Calidad del empleo en tiempos de crecimiento

2014 
Uruguay has registered in the last ten years a strong dynamism of economic activity and a steady decline in the unemployment rate. However, this does not account for the quality of the jobs created by economic expansion. This research seeks to answer: How has the quality of employment evolved in different contexts of economic growth? Which have been the economic sectors with better performance? What about the quality gap in employment between men and women? To this end, using data from the Household Survey and based on the methodology proposed by Alkire and Foster (2011), this paper proposes the construction of a job quality index which we call Bad Quality Jobs Index (IME for its name in Spanish). The proposed index considers four dimensions on which information is available: income, social protection, informal sector and hours worked. It combines information on the number of people with problems of job quality and the ratio of deprivations suffered by these workers with respect to the total possible deprivations in the dimensions considered. So it allows us to have in a single index information on the incidence and the severity of job quality problems.

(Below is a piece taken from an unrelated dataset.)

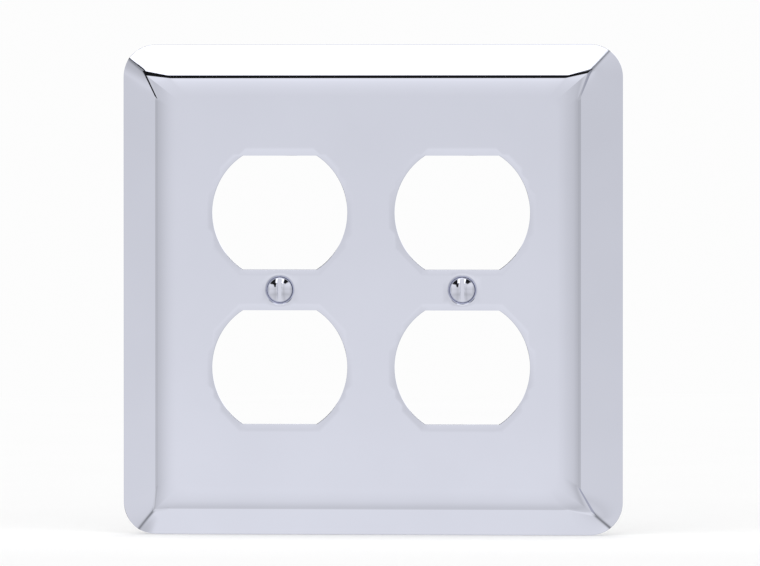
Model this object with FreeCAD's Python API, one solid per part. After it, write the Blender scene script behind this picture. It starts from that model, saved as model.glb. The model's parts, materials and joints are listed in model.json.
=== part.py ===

In turn, it allows comparisons by gender, by industries or by any other category that may be relevant to analyze the labor market, which is a valuable complement to analyze the evolution of the labor market and provides elements for policymaking. We find that even with rising employment rates and increasing average productivity, the evolution of job quality as measured by the IME was quite different in both periods of analysis (1991-1998 and 2003-2011): while in the nineties it was virtually not altered and even slightly deteriorated, in the 2000s it improved significantly. With regard to gender, job quality had improved for both sexes, although the gap between men and women has narrowed. By industry, we find that Construction, Primary Activities and Trade, Restaurants and Hotels Activities registered the greatest improvement in the average quality of jobs.